YOUR TASK: Exactly reproduce the lines that follow.
====
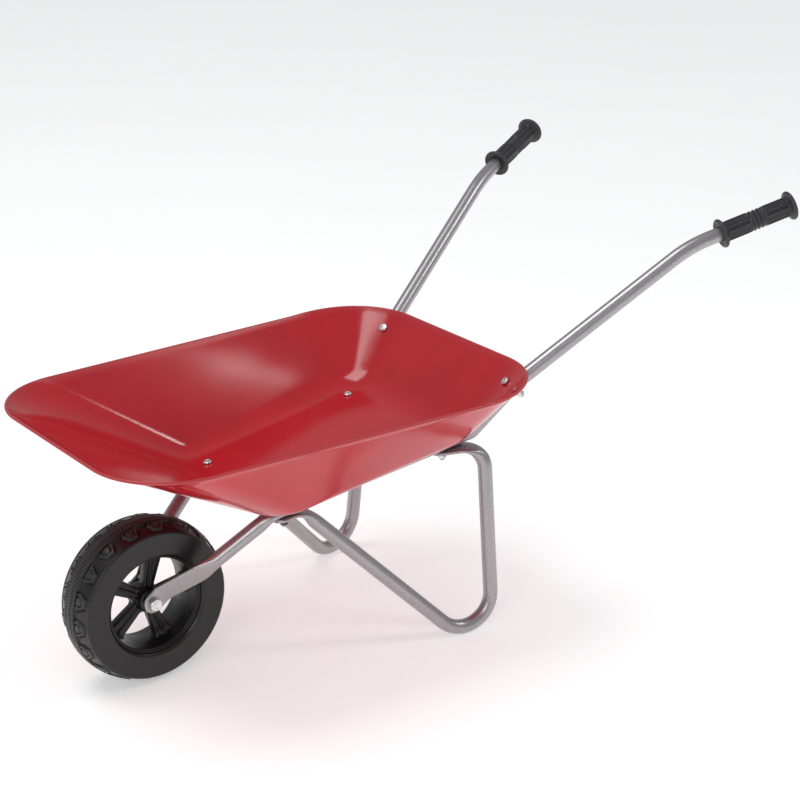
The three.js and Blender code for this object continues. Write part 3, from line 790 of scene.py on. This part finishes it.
def grip_profile():
    """(height along the grip, radius) from the tube's mouth over the outside to the middle of the end."""
    bore = TUBE_R + GAP
    mouth = [(4, bore), (1.6, bore + 0.2), (1.0, bore + 1.5), (1.2, COLLAR_R - 3.6)]
    collar = [(COLLAR_H / 2 - COLLAR_H / 2 * math.cos(a), COLLAR_R - 2.4 + 2.4 * math.sin(a))
              for a in np.linspace(0.15, math.pi - 0.15, 12)]
    neck = [(COLLAR_H + 0.7 + 2.2 * t, GRIP_R + 1.6 * (1 - t) ** 2) for t in np.linspace(0, 1, 5)]
    near = mouth + collar + neck
    far = [(GRIP_LENGTH - height, radius) for height, radius in reversed(collar + neck)]
    body = [(height, GRIP_R) for height in np.linspace(near[-1][0], far[0][0], 112)[1:-1]]
    dish = [(1.3, COLLAR_R - 4), (2.2, COLLAR_R - 6.5), (2.3, 4), (2.3, 0.4)]
    return np.array(near + body + far + [(GRIP_LENGTH - h, r) for h, r in dish])


def grip_relief(height, angle):
    """How far the surface stands out from the plain sleeve, in millimetres."""
    middle = abs(height - GRIP_LENGTH / 2)
    rings = np.where(middle < RING_ZONE - 0.2, np.cos(middle * 2 * math.pi / RING_PITCH) - 0.4, 0)
    rings = rings * smooth_step(RING_ZONE - middle)
    length = middle - FLUTE_MIDDLE
    wide = (angle * FLUTES / (2 * math.pi) + 0.5) % 1 - 0.5
    sideways = wide * 2 * math.pi * GRIP_R / FLUTES
    reach = np.sqrt(np.maximum(0, abs(length) - FLUTE_HALF) ** 2 + sideways ** 2)
    flute = 0.8 * smooth_step((3.6 - reach) / 0.8) - 1.7 * smooth_step((2.3 - reach) / 0.8)
    return rings + flute


def moulded_grip(side_name, side):
    profile = grip_profile()
    axis = on_side(GRIP_DIR, side)
    across = unit(np.cross(axis, v(0, 0, 1)))
    third = np.cross(axis, across)
    angle = full_turn(GRIP_SIDES)
    height, radius = profile[:, :1], profile[:, 1:]
    on_body = (abs(radius - GRIP_R) < 0.05) & (height > 4) & (height < GRIP_LENGTH - 4)
    relief = np.where(on_body, grip_relief(height, angle[None, :] + 0.45), 0)
    full = radius + relief
    spin = np.outer(np.cos(angle), across) + np.outer(np.sin(angle), third)
    rings = on_side(GRIP_AT, side) + height[..., None] * axis + full[..., None] * spin
    raised = np.clip(relief / 0.8, 0, 1) + (radius > GRIP_R + 3) * 0.5
    return skin(f"moulded_grip_{side_name}", rings, masks={"raised": np.broadcast_to(raised, full.shape)})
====
WRITTEN SOLUTION:
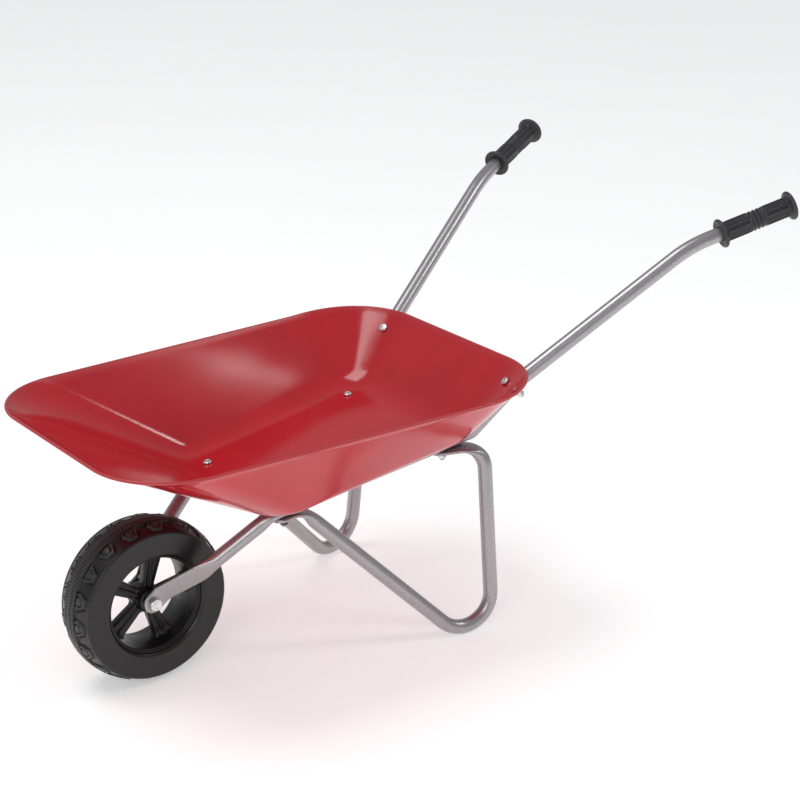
The three.js and Blender code for this object continues. Write part 3, from line 790 of scene.py on. This part finishes it.
def grip_profile():
    """(height along the grip, radius) from the tube's mouth over the outside to the middle of the end."""
    bore = TUBE_R + GAP
    mouth = [(4, bore), (1.6, bore + 0.2), (1.0, bore + 1.5), (1.2, COLLAR_R - 3.6)]
    collar = [(COLLAR_H / 2 - COLLAR_H / 2 * math.cos(a), COLLAR_R - 2.4 + 2.4 * math.sin(a))
              for a in np.linspace(0.15, math.pi - 0.15, 12)]
    neck = [(COLLAR_H + 0.7 + 2.2 * t, GRIP_R + 1.6 * (1 - t) ** 2) for t in np.linspace(0, 1, 5)]
    near = mouth + collar + neck
    far = [(GRIP_LENGTH - height, radius) for height, radius in reversed(collar + neck)]
    body = [(height, GRIP_R) for height in np.linspace(near[-1][0], far[0][0], 112)[1:-1]]
    dish = [(1.3, COLLAR_R - 4), (2.2, COLLAR_R - 6.5), (2.3, 4), (2.3, 0.4)]
    return np.array(near + body + far + [(GRIP_LENGTH - h, r) for h, r in dish])


def grip_relief(height, angle):
    """How far the surface stands out from the plain sleeve, in millimetres."""
    middle = abs(height - GRIP_LENGTH / 2)
    rings = np.where(middle < RING_ZONE - 0.2, np.cos(middle * 2 * math.pi / RING_PITCH) - 0.4, 0)
    rings = rings * smooth_step(RING_ZONE - middle)
    length = middle - FLUTE_MIDDLE
    wide = (angle * FLUTES / (2 * math.pi) + 0.5) % 1 - 0.5
    sideways = wide * 2 * math.pi * GRIP_R / FLUTES
    reach = np.sqrt(np.maximum(0, abs(length) - FLUTE_HALF) ** 2 + sideways ** 2)
    flute = 0.8 * smooth_step((3.6 - reach) / 0.8) - 1.7 * smooth_step((2.3 - reach) / 0.8)
    return rings + flute


def moulded_grip(side_name, side):
    profile = grip_profile()
    axis = on_side(GRIP_DIR, side)
    across = unit(np.cross(axis, v(0, 0, 1)))
    third = np.cross(axis, across)
    angle = full_turn(GRIP_SIDES)
    height, radius = profile[:, :1], profile[:, 1:]
    on_body = (abs(radius - GRIP_R) < 0.05) & (height > 4) & (height < GRIP_LENGTH - 4)
    relief = np.where(on_body, grip_relief(height, angle[None, :] + 0.45), 0)
    full = radius + relief
    spin = np.outer(np.cos(angle), across) + np.outer(np.sin(angle), third)
    rings = on_side(GRIP_AT, side) + height[..., None] * axis + full[..., None] * spin
    raised = np.clip(relief / 0.8, 0, 1) + (radius > GRIP_R + 3) * 0.5
    return skin(f"moulded_grip_{side_name}", rings, masks={"raised": np.broadcast_to(raised, full.shape)})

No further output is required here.